The employees closest to daily processes often possess invaluable insights into operational inefficiencies and improvement ideas. Gen AI makes it easier to explore, model, and iterate ideas submitted by employees who may recognize — and be frustrated by — bottlenecks and redundancies that are less obvious to leaders.
According to the 2025 Employee Experience Trends report by Perceptyx, only 31% of employees strongly agreed that their opinions mattered at work. Listening to employees' ideas leads to surprising operational efficiency and productivity gains. It demonstrates that company leaders care about what employees think — a key to engaging employees in an industry with high turnover.
Finally, partnering with technology vendors that prioritize AI capabilities makes it easier to leverage future innovations. Technology companies like Dematic and Google Cloud are exploring the role of Gen AI in more intelligent automation.
Much of today’s automation is based on thresholds. An autonomous action occurs if a fixed input set reaches a certain threshold. Dematic is exploring the ability for more prescriptive automation based on multi-AI agent systems that include Gen AI, which brings in much data to base decisions. As we bring innovations like this to production, we like to work with early adopter clients to explore the possibilities together.
Organizations access cutting-edge AI capabilities and future innovations beyond basic threshold-based automation by partnering with technology partners, including Dematic and Google Cloud. These partners explore prescriptive automation through multi-AI agent systems incorporating Gen AI.

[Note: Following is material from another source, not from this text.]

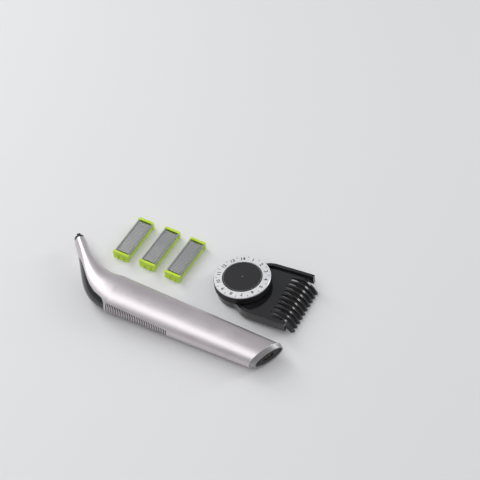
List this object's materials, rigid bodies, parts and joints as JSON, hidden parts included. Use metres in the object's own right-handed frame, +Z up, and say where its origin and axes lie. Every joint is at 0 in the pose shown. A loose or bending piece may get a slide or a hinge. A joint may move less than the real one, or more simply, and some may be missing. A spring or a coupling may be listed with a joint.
{
  "type": "beard trimmer",
  "caption": "Cordless beard trimmer laid out on its side: bent silver handle, spare click-on blade cartridges and a dial comb beside it.",
  "frame": {"origin": "middle of the set's footprint, on the surface it lies on", "axes": "+X along the handle towards its tail, +Y from the handle towards the blades and the comb, +Z up"},
  "size_m": [0.1596, 0.0814, 0.0184],
  "materials": {
    "satin_silver": "satin anodised",
    "satin_grey": "satin",
    "gloss_black": "gloss",
    "matt_black": "matt",
    "grip_rubber": "matt",
    "smoked_lens": "gloss",
    "chrome_trim": "metallised gloss",
    "gold_contact": "plated",
    "steel": "bright",
    "plated_steel": "zinc plated",
    "brass": "turned",
    "ferrite": "sintered",
    "copper_winding": "enamelled wire on laminations",
    "white_nylon": "matt",
    "cell_sleeve": "shrink sleeve",
    "board_laminate": "solder mask",
    "display_resin": "matt",
    "smoke_black": "gloss",
    "dial_silver": "brushed",
    "cap_black": "matt",
    "lime_green": "satin",
    "blade_steel": "ground",
    "cutter_steel": "lapped"
  },
  "bodies": {
    "handle": {"casing": "satin_silver", "back_panel": "gloss_black", "grip_ribs": "grip_rubber", "front_fascia": "gloss_black", "display_window": "smoked_lens", "tail_bezel": "satin_grey", "tail_plate": "matt_black", "charge_inlet": "matt_black", "charge_pins": "gold_contact", "tail_screw": "matt_black", "neck_head": "matt_black", "motor_can": "plated_steel", "motor_bushes": "brass", "motor_magnets": "ferrite", "lever_pivot": "steel", "chassis": "matt_black", "pivot_bracket": "matt_black", "battery": "cell_sleeve", "battery_tabs": "steel", "circuit_board": "board_laminate", "button_switch": "matt_black", "display_module": "display_resin", "board_screws": "steel"},
    "button": {"power_button": "chrome_trim"},
    "rotor": {"motor_shaft": "steel", "motor_armature": "copper_winding", "eccentric": "white_nylon"},
    "lever": {"drive_lever": "white_nylon", "drive_pin": "steel"},
    "comb": {"comb_frame": "smoke_black", "dial_axle": "brass", "dial_screw": "steel", "detent_spring": "steel", "neck_clip": "smoke_black"},
    "dial": {"dial_wheel": "matt_black", "dial_ring": "dial_silver", "dial_cap": "cap_black", "dial_cam": "white_nylon"},
    "slider": {"comb_slider": "smoke_black"},
    "blade_1": {"blade_1_base": "lime_green", "blade_1_guard": "blade_steel", "blade_1_spring": "steel"},
    "cutter_1": {"blade_1_cutter": "cutter_steel", "blade_1_driver": "matt_black"},
    "blade_2": {"blade_2_base": "lime_green", "blade_2_guard": "blade_steel", "blade_2_spring": "steel"},
    "cutter_2": {"blade_2_cutter": "cutter_steel", "blade_2_driver": "matt_black"},
    "blade_3": {"blade_3_base": "lime_green", "blade_3_guard": "blade_steel", "blade_3_spring": "steel"},
    "cutter_3": {"blade_3_cutter": "cutter_steel", "blade_3_driver": "matt_black"}
  },
  "joints": [
    {"name": "button_press", "type": "slide", "parent": "handle", "child": "button", "axis": [-0.0244, -0.9997, 0], "range_m": [0, 0.0005], "stiffness_N_per_m": 300},
    {"name": "motor_spin", "type": "hinge", "parent": "handle", "child": "rotor", "pos_m": [-0.01989, -0.0271, 0.00895], "axis": [0.9995, -0.0244, -0.0183], "continuous": true},
    {"name": "lever_rock", "type": "hinge", "parent": "handle", "child": "lever", "pos_m": [-0.05459, -0.01865, 0.00959], "axis": [0.6988, 0.7152, -0.0124], "range_deg": [-1.6, 1.6]},
    {"name": "comb_lift", "type": "slide", "parent": "handle", "child": "comb", "axis": [0, 0, 1], "range_m": [0, 0.04]},
    {"name": "dial_turn", "type": "hinge", "parent": "comb", "child": "dial", "pos_m": [0.035, 0.0174, 0.00183], "axis": [-0.1045, 0.0036, 0.9945], "range_deg": [0, 315]},
    {"name": "comb_slide", "type": "slide", "parent": "comb", "child": "slider", "axis": [0.9939, -0.0347, 0.1045], "range_m": [0, 0.00961]},
    {"name": "blade_1_lift", "type": "slide", "parent": "handle", "child": "blade_1", "axis": [0, 0, 1], "range_m": [0, 0.03]},
    {"name": "cutter_1_slide", "type": "slide", "parent": "blade_1", "child": "cutter_1", "axis": [0.0489, 0.9988, 0], "range_m": [-0.0009, 0.0009]},
    {"name": "blade_2_lift", "type": "slide", "parent": "handle", "child": "blade_2", "axis": [0, 0, 1], "range_m": [0, 0.03]},
    {"name": "cutter_2_slide", "type": "slide", "parent": "blade_2", "child": "cutter_2", "axis": [0.0593, 0.9982, 0], "range_m": [-0.0009, 0.0009]},
    {"name": "blade_3_lift", "type": "slide", "parent": "handle", "child": "blade_3", "axis": [0, 0, 1], "range_m": [0, 0.03]},
    {"name": "cutter_3_slide", "type": "slide", "parent": "blade_3", "child": "cutter_3", "axis": [0.068, 0.9977, 0], "range_m": [-0.0009, 0.0009]}
  ],
  "couplings": [
    {"joint": "comb_slide", "follows": "dial_turn", "m_per_rad": 0.0017462}
  ]
}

As AI plays a more active role in warehouse and supply chain operations, strong guardrails are just as important as powerful models. Role-based access control, secure retrieval of data from trusted sources, audit trails, and human-in-the-loop approvals ensure that copilots and agents act on the right information and stay within clearly defined boundaries. Dematic and Google Cloud design Gen AI and agentic solutions with enterprise-grade security, governance, and compliance at their core, so customers can innovate confidently without compromising safety, data protection, or regulatory requirements.
A quicker path to Gen AI value
Dematic’s Gen AI solutions are built on Google Cloud’s modern data and AI stack, bringing together BigQuery, Gemini models, Vertex AI, and Dematic’s own software products such as Dematic Control Tower and Sprocket enterprise asset management (EAM). This combination gives customers a governed, scalable way to connect operational data, expose it through natural-language experiences, and embed AI directly into the decisions that matter most.
Just as important, these capabilities form a practical foundation for agentic AI in the warehouse. By anchoring goal-driven AI agents in proven Dematic applications and co-engineered Google Cloud integrations, customers can move step-by-step from better visibility and decision support toward more prescriptive, semi-autonomous operations, always with humans in control of the objectives and constraints.
For organizations navigating tight margins, labor constraints, and rising service expectations, this partnership offers a proven path to turn Gen AI from an experiment into a durable advantage across their warehouse and broader supply chain network.